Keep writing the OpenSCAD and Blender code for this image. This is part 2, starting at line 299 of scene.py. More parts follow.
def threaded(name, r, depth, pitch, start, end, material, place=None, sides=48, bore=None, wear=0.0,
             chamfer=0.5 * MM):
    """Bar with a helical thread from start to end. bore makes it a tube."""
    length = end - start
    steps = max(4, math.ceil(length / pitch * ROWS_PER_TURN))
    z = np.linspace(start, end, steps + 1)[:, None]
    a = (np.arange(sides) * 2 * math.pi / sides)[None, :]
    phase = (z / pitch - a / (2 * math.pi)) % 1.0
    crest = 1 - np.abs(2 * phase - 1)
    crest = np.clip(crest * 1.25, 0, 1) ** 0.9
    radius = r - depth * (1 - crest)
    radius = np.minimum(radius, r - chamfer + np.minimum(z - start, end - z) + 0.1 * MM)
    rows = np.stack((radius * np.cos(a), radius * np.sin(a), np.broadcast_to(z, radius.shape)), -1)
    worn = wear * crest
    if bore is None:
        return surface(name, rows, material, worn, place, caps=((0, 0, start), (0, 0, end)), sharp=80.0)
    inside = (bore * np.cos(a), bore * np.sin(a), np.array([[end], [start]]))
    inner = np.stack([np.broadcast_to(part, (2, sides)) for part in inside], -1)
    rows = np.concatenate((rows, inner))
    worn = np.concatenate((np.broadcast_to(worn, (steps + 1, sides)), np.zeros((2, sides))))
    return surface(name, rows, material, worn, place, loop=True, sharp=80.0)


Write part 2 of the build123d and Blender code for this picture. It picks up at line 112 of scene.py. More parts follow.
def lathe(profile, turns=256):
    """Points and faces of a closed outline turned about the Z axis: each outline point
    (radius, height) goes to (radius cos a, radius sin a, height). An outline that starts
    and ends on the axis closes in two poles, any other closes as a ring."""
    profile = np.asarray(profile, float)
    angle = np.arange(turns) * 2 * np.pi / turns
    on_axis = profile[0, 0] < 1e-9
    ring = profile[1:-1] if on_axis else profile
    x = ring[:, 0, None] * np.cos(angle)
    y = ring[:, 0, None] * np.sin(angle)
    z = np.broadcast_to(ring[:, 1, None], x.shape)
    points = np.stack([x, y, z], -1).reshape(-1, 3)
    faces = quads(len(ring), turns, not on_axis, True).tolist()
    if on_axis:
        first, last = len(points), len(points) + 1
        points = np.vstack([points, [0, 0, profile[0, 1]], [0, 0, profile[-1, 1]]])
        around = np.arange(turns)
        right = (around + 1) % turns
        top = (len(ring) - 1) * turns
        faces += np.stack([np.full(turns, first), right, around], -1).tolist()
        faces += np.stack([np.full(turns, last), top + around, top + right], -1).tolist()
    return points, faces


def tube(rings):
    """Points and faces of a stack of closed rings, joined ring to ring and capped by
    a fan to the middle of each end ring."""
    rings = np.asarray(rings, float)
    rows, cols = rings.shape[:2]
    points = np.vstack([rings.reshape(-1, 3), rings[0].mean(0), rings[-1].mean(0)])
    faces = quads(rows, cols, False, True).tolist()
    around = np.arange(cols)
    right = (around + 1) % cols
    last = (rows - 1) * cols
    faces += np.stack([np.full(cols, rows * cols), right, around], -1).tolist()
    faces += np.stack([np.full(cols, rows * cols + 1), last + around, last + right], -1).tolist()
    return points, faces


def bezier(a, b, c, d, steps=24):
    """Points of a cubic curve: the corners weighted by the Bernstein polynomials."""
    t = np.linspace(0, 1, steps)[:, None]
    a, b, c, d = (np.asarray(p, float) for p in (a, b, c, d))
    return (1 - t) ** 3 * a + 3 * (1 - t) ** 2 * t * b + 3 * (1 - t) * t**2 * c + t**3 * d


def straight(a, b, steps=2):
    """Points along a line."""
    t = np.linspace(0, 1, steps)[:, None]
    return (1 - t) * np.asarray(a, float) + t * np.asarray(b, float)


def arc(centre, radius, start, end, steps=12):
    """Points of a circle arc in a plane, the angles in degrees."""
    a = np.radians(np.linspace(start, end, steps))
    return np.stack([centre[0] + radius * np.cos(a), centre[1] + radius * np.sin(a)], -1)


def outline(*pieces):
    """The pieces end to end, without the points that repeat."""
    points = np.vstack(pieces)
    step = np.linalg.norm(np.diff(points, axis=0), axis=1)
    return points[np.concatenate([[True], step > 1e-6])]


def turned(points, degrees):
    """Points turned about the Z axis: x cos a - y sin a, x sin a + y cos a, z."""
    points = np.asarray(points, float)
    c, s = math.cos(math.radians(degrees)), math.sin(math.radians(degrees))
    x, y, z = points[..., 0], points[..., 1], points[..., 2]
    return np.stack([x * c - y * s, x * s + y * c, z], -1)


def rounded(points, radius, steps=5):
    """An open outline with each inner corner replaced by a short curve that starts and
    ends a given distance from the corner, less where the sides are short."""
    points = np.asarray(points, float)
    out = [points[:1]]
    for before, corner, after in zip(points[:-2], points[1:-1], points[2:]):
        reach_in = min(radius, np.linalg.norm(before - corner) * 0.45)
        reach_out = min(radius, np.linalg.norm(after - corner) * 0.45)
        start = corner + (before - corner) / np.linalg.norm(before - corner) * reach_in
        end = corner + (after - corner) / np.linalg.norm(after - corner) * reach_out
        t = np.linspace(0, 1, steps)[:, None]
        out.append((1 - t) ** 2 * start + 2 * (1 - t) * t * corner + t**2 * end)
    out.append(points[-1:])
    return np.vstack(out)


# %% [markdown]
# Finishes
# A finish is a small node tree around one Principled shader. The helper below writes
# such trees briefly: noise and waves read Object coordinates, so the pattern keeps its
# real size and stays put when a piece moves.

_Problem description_
Repeat verbatim the opening run of entries, ending with the line that contains "place, loop=True, sharp=80.0)".

_Solution to the problem_
Keep writing the OpenSCAD and Blender code for this image. This is part 2, starting at line 299 of scene.py. More parts follow.
def threaded(name, r, depth, pitch, start, end, material, place=None, sides=48, bore=None, wear=0.0,
             chamfer=0.5 * MM):
    """Bar with a helical thread from start to end. bore makes it a tube."""
    length = end - start
    steps = max(4, math.ceil(length / pitch * ROWS_PER_TURN))
    z = np.linspace(start, end, steps + 1)[:, None]
    a = (np.arange(sides) * 2 * math.pi / sides)[None, :]
    phase = (z / pitch - a / (2 * math.pi)) % 1.0
    crest = 1 - np.abs(2 * phase - 1)
    crest = np.clip(crest * 1.25, 0, 1) ** 0.9
    radius = r - depth * (1 - crest)
    radius = np.minimum(radius, r - chamfer + np.minimum(z - start, end - z) + 0.1 * MM)
    rows = np.stack((radius * np.cos(a), radius * np.sin(a), np.broadcast_to(z, radius.shape)), -1)
    worn = wear * crest
    if bore is None:
        return surface(name, rows, material, worn, place, caps=((0, 0, start), (0, 0, end)), sharp=80.0)
    inside = (bore * np.cos(a), bore * np.sin(a), np.array([[end], [start]]))
    inner = np.stack([np.broadcast_to(part, (2, sides)) for part in inside], -1)
    rows = np.concatenate((rows, inner))
    worn = np.concatenate((np.broadcast_to(worn, (steps + 1, sides)), np.zeros((2, sides))))
    return surface(name, rows, material, worn, place, loop=True, sharp=80.0)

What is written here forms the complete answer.